• [DIRECTION]
Review the material line by line. Identify and copy every line that contains the string "values".

++++++

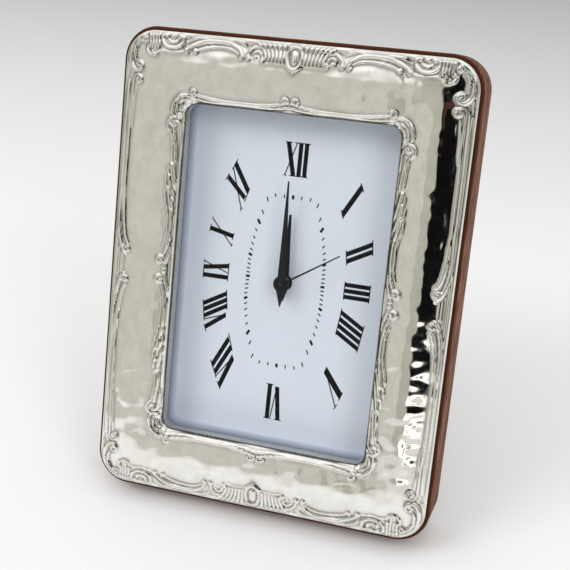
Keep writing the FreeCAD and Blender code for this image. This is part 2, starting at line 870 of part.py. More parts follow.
def make_front_case():
    """The front half of the case: end wall, side walls, battery bay wall and the posts for the plates."""
    y1 = case_front + case_split
    shell = rounded_slab(case_half, case_half, case_corner, case_front, y1, 0, centre_z)
    end = y1 + overrun
    upper = block(-inner_half, inner_half, case_inside, end, centre_z + wall_top, centre_z + inner_half)
    bay = block(-inner_half, inner_half, case_inside, end, centre_z + bay_low, centre_z + bay_top)
    shell = shell.cut(upper).cut(bay)
    plate_y = deep(middle_plate_offset)
    half = post_width / 2
    for x, z in plate_posts + board_posts:
        post = block(x - half, x + half, case_inside, plate_y, centre_z + z - half, centre_z + z + half)
        shell = shell.fuse(post)
    post_end = deep(minute_wheel_offset) + minute_wheel_thickness
    shell = shell.fuse(rod(minute_post_radius, case_inside, post_end, minute_at))
    shell = shell.cut(rod(bush_radius, case_front - overrun, case_inside + overrun))
    for at in (third_at, setting_at):
        shell = shell.cut(running_hole(pivot_radius, case_inside - pivot_hole_depth, case_inside, at))
    return shell


def make_rear_case():
    """The rear half: it closes the wheels in and leaves the battery bay open to the back."""
    y0 = case_front + case_split
    shell = rounded_slab(case_half, case_half, case_corner, y0, case_back, 0, centre_z)
    upper = block(-inner_half, inner_half, y0 - overrun, case_rear_inside, centre_z + wall_top,
                  centre_z + inner_half)
    bay = block(-inner_half, inner_half, y0 - overrun, case_back + overrun, centre_z + bay_low,
                centre_z + bay_top)
    shell = shell.cut(upper).cut(bay)
    hole_end = case_rear_inside + pivot_hole_depth
    for at in (centre_at, third_at, intermediate_at, rotor_at):
        shell = shell.cut(running_hole(pivot_radius, case_rear_inside, hole_end, at))
    y1 = case_back + overrun
    return shell.cut(running_hole(knob_shaft_radius, case_rear_inside - overrun, y1, setting_at))


def make_middle_plate():
    y0 = deep(middle_plate_offset)
    y1 = y0 + middle_plate_thickness
    right = coil_x - coil_flange_radius - wheel_clearance
    plate = block(-inner_half, right, y0, y1, centre_z + wall_top, centre_z + board_low - wheel_clearance)
    for at in (centre_at, third_at):
        plate = plate.cut(rod(2 * pivot_radius, y0 - overrun, y1 + overrun, at))
    for at in (intermediate_at, rotor_at):
        plate = plate.cut(running_hole(pivot_radius, y0 - overrun, y1 + overrun, at))
    return plate.cut(running_hole(knob_shaft_radius, y0 - overrun, y1 + overrun, setting_at))


def make_bush():
    y0 = case_inside - bush_length
    bush = rod(bush_radius, y0, case_inside)
    return bush.cut(running_hole(hour_pipe_radius, y0 - overrun, case_inside + overrun))


nut_back = dial_back + counterbore_depth - washer_thickness


def make_washer():
    return tube(washer_radius, bush_radius, nut_back, nut_back + washer_thickness)


def make_nut():
    corner = nut_flats / 2 / math.cos(math.radians(30))
    points = []
    for index in range(6):
        x, z = polar(corner, 60.0 * index)
        points.append((x, centre_z + z))
    nut = slab(points, nut_back - nut_thickness, nut_back)
    return nut.cut(rod(bush_radius, nut_back - nut_thickness - overrun, nut_back + overrun))


def arm_between(start, end, width, y0, y1):
    """A flat bar between two points, with straight sides."""
    dx = end[0] - start[0]
    dz = end[1] - start[1]
    length = math.hypot(dx, dz)
    side = (-dz / length * width / 2, dx / length * width / 2)
    outline = [add(start, side), add(end, side), (end[0] - side[0], end[1] - side[1]),
               (start[0] - side[0], start[1] - side[1])]
    return slab([(x, centre_z + z) for x, z in outline], y0, y1)


core_low = coil_low - core_overrun
core_high = coil_high + core_overrun


def make_stator():
    """The soft iron plate that carries the coil's field round the rotor."""
    y0 = deep(stator_offset)
    y1 = y0 + stator_thickness
    plate = rod(stator_ring_radius, y0, y1, rotor_at)
    for end_z in (core_low + core_width / 2, core_high - core_width / 2):
        elbow = (stator_elbow_x, end_z)
        plate = plate.fuse(arm_between(rotor_at, elbow, stator_arm_width, y0, y1))
        plate = plate.fuse(rod(stator_arm_width / 2, y0, y1, elbow))
        plate = plate.fuse(block(stator_elbow_x, coil_x + core_width / 2, y0, y1,
                                 centre_z + end_z - core_width / 2, centre_z + end_z + core_width / 2))
    return plate.removeSplitter().cut(rod(stator_hole_radius, y0 - overrun, y1 + overrun, rotor_at))


core_front = case_inside + stator_offset + stator_thickness
core_back = core_front + stator_thickness


def make_coil_core():
    return block(coil_x - core_width / 2, coil_x + core_width / 2, core_front, core_back,
                 centre_z + core_low, centre_z + core_high)


def coil_cylinder(radius, low, high):
    middle_y = (core_front + core_back) / 2
    return bar(radius, Vector(coil_x, middle_y, centre_z + low), Vector(0, 0, 1), high - low)


def make_bobbin():
    bobbin = coil_cylinder(coil_tube_radius, coil_low, coil_high)
    bobbin = bobbin.fuse(coil_cylinder(coil_flange_radius, coil_low - coil_flange, coil_low))
    bobbin = bobbin.fuse(coil_cylinder(coil_flange_radius, coil_high, coil_high + coil_flange))
    return bobbin.cut(make_coil_core())


def make_winding():
    return coil_cylinder(coil_radius, coil_low, coil_high).cut(
        coil_cylinder(coil_tube_radius, coil_low - overrun, coil_high + overrun))


board_front = case_inside + middle_plate_offset
board_back = board_front + board_thickness


def make_circuit_board():
    board = block(-inner_half + board_left_gap, board_right, board_front, board_back, centre_z + board_low,
                  centre_z + inner_half - board_high_gap)
    return board


def make_crystal():
    start = Vector(crystal_x, board_back + crystal_radius, centre_z + crystal_z)
    return bar(crystal_radius, start, Vector(1, 0, 0), crystal_length)


def make_chip():
    return rod(chip_radius, board_back, board_back + chip_height, (chip_x, chip_z))


cell_half = (cell_length + cell_nub_length) / 2


def contact(side, gap):
    """A sheet strip against the end wall of the bay, with a round bump towards the cell."""
    wall = side * inner_half
    face = side * (inner_half - contact_thickness)
    bump = side * (cell_half + gap)
    half = contact_width / 2
    z = centre_z + cell_z
    strip = block(min(wall, face), max(wall, face), cell_y - half, cell_y + half, z - half, z + half)
    start = Vector(min(face, bump), cell_y, centre_z + cell_z)
    dome = bar(contact_bump_radius, start, Vector(1, 0, 0), abs(face - bump))
    return strip.fuse(dome)


def make_cell():
    start = Vector(-cell_half, cell_y, centre_z + cell_z)
    body = bar(cell_radius, start, Vector(1, 0, 0), cell_length)
    nub_start = Vector(cell_half - cell_nub_length, cell_y, centre_z + cell_z)
    return body.fuse(bar(cell_nub_radius, nub_start, Vector(1, 0, 0), cell_nub_length))


# Hands

def turned(shape, degrees):
    """Turn a piece clockwise about the centre of the hands, as seen from the front."""
    moved = shape.copy()
    moved.rotate(Vector(0, 0, centre_z), Vector(0, 1, 0), degrees)
    return moved


def blade(length, y0, y1):
    """A hand that swells a little along its length and ends in a blunt point, with a short pointed tail."""
    widest = length * widest_share
    half = hand_width / 2
    root = half * hand_root_share
    outline = [(-root, 0), (-half, widest), (-hand_tip_width / 2, length), (hand_tip_width / 2, length),
               (half, widest), (root, 0)]
    tail = [(-tail_width / 2, 0), (tail_width / 2, 0), (tail_tip_width / 2, -hand_tail),
            (-tail_tip_width / 2, -hand_tail)]
    hand = slab([(x, centre_z + z) for x, z in outline], y0, y1)
    hand = hand.fuse(slab([(x, centre_z + z) for x, z in tail], y0, y1))
    return hand.fuse(rod(hub_radius, y0, y1)).removeSplitter()


def make_hand(length, front, arbor_radius, degrees):
    back = front + hand_sheet
    hand = blade(length, front, back)
    hand = turned(hand.fuse(rod(arbor_radius + collet_wall, back, back + collet_length)), degrees)
    return hand.cut(rod(arbor_radius, front - overrun, back + collet_length + overrun))


def make_hour_hand():
    return make_hand(hour_length, hour_pipe_front, hour_pipe_radius, hour_hand_degrees)


def make_minute_hand():
    return make_hand(minute_length, cannon_front, cannon_radius, minute_hand_degrees)


def make_second_hand():
    back = seconds_front + second_hand_sheet
    half = second_width / 2
    needle = block(-half, half, seconds_front, back, centre_z, centre_z + second_length)
    needle = needle.fuse(rod(second_hub_radius, seconds_front, back))
    needle = needle.fuse(rod(pivot_radius + collet_wall, back, back + second_collet_length))
    needle = turned(needle, second_hand_degrees)
    return needle.cut(rod(pivot_radius, seconds_front - overrun, back + second_collet_length + overrun))


# All pieces, by the name of their node

pieces = {
    "silver_front": make_silver_front(),
    "wood_frame": make_wood_frame(),
    "glass_pane": make_glass(),
    "spacer_frame": make_spacer(),
    "dial_plate": make_dial(),
    "backboard": make_backboard(),
    "packing_frame": make_packing(),
    "back_panel": make_back_panel(),
    "turn_button_screws": make_button_screws(),
    "hinge_fixed_leaf": make_fixed_leaf(),
    "hinge_moving_leaf": make_moving_leaf(),
    "hinge_pin": make_hinge_pin(),
    "hinge_panel_screws": make_panel_screws(),
    "hinge_leg_screws": make_leg_screws(),
    "strut_leg": make_leg(),
    "movement_front_case": make_front_case(),
    "movement_rear_case": make_rear_case(),
    "middle_plate": make_middle_plate(),
    "centre_bush": make_bush(),
    "fixing_washer": make_washer(),
    "fixing_nut": make_nut(),
    "hour_wheel": make_hour_wheel(),
    "cannon_pinion": make_cannon(),
    "minute_wheel": make_minute_wheel(),
    "setting_pinion": make_setting_pinion(),
    "setting_knob": make_setting_knob(),
    "centre_wheel": make_centre_wheel(),
    "third_wheel": make_third_wheel(),
    "seconds_wheel": make_seconds_wheel(),
    "seconds_arbor": make_seconds_arbor(),
    "intermediate_wheel": make_intermediate_wheel(),
    "rotor_pinion": make_rotor_pinion(),
    "rotor_magnet": make_rotor_magnet(),
    "stator_plate": make_stator(),
    "coil_core": make_coil_core(),
    "coil_bobbin": make_bobbin(),
    "coil_winding": make_winding(),
    "circuit_board": make_circuit_board(),
    "quartz_crystal": make_crystal(),
    "timing_chip": make_chip(),
    "contact_minus": contact(-1, contact_gap),
    "contact_plus": contact(1, contact_gap),
    "battery_cell": make_cell(),
    "hour_hand": make_hour_hand(),
    "minute_hand": make_minute_hand(),
    "second_hand": make_second_hand(),
}
for name, (x, z) in button_places.items():
    pieces["turn_button_" + name] = make_turn_button(x, z)

placed = {name: leaned(shape) for name, shape in pieces.items()}

# The wooden frame and the leg are trimmed level with the table
corner = Vector(-wood_width, -2 * table_slab, -table_slab)
table = Part.makeBox(2 * wood_width, 4 * table_slab, table_slab, corner)
for name in ("wood_frame", "strut_leg"):
    placed[name] = placed[name].cut(table)

# The origin is the middle of the clock's footprint box
box = Part.makeCompound(list(placed.values())).BoundBox
shift = Vector(0, -(box.YMin + box.YMax) / 2, 0)
for name, shape in placed.items():
    shape.translate(shift)
    shape.exportStep("parts/" + name + ".step")


def on_table(x, y, z):
    """A point of the upright clock where it stands on the table."""
    turned_y = y * math.cos(lean) + z * math.sin(lean)
    turned_z = z * math.cos(lean) - y * math.sin(lean)
    return (x, turned_y + shift.y, turned_z + rise)


# Joint places for the record
print("clock box", [round(size, 3) for size in (box.XLength, box.YLength, box.ZLength)])
print("arbor direction", (0, round(math.cos(lean), 6), round(-math.sin(lean), 6)))
for name, at in (("centre", centre_at), ("minute", minute_at), ("setting", setting_at), ("third", third_at),
                 ("intermediate", intermediate_at), ("rotor", rotor_at)):
    print("arbor", name, [round(value, 4) for value in on_table(at[0], case_front, centre_z + at[1])])
print("pin", [round(value, 4) for value in on_table(0, pin_y, pin_height)])
for name, (x, z) in button_places.items():
    print("button", name, [round(value, 4) for value in on_table(x, button_back, z)])
sole_y = wood_depth - foot_depth / 2
sole_z = (sole_y * math.sin(lean) - rise) / math.cos(lean)
print("sole", [round(value, 4) for value in on_table(0, sole_y, sole_z)])
print("glass centre", [round(value, 4) for value in on_table(0, glass_front, 0)])
for name, shape in placed.items():
    parts = shape.Solids
    print(name, "solids", len(parts), "volume", round(shape.Volume, 2), "valid", shape.isValid())
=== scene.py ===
# %% [markdown]
# # A photo frame clock in pressed silver
#
# A small table clock built like a picture frame. A thin silver sheet, pressed with scroll borders, is laid
# over a dark mahogany frame. Behind the glass stands a tall white dial with printed Roman numerals and
# three black hands. The whole leans back on an easel strut, and a quartz movement sits in the back panel.
#
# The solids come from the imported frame. This script gives them their finish, and builds in fine mesh what
# the solids only hint at: the relief of the silver, the rounded wood, the print, the hands and the fittings
# behind.

import json
import math

import bmesh
import bpy
import numpy as np
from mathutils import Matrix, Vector


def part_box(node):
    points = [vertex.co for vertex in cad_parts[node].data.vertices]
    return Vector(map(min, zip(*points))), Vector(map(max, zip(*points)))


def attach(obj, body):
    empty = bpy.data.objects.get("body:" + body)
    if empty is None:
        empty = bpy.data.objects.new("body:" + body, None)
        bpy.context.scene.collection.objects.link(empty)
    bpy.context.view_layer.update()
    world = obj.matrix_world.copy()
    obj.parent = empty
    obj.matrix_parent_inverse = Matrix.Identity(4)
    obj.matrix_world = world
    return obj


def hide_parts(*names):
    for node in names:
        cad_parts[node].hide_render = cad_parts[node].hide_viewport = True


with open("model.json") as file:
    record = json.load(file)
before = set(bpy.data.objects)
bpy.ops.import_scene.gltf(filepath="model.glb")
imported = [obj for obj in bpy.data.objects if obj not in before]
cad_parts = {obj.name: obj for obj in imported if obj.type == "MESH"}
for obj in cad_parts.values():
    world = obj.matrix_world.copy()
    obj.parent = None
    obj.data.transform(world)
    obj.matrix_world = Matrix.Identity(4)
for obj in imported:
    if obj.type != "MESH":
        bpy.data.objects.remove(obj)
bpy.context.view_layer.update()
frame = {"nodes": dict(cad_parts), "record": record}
scene = bpy.context.scene
MM = 0.001

# %% [markdown]
# ## Drawing upright, standing leaned
#
# The real frame is easiest to describe upright: x across, y from the front to the back, z up, in
# millimetres, with y = 0 on the ledge where the silver's edge rests. The clock then leans back by 18.1
# degrees. The middle of the glass pane is known in both, so it ties the two together: a point p goes to R p
# + origin, where R is the turn about x and the origin is the glass centre less its own turned place.

# %% From upright millimetres to the frame
LEAN = math.radians(18.1)
GLASS_MIDDLE = 5.0  # depth of the middle of the pane
glass_low, glass_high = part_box("glass_pane")
ACROSS = np.array([1.0, 0.0, 0.0])
INWARD = np.array([0.0, math.cos(LEAN), -math.sin(LEAN)])
UPWARD = np.array([0.0, math.sin(LEAN), math.cos(LEAN)])
ORIGIN = np.array((glass_low + glass_high) / 2) - GLASS_MIDDLE * MM * INWARD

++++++

• [SOLVED EXERCISE]
box = Part.makeCompound(list(placed.values())).BoundBox
for obj in cad_parts.values():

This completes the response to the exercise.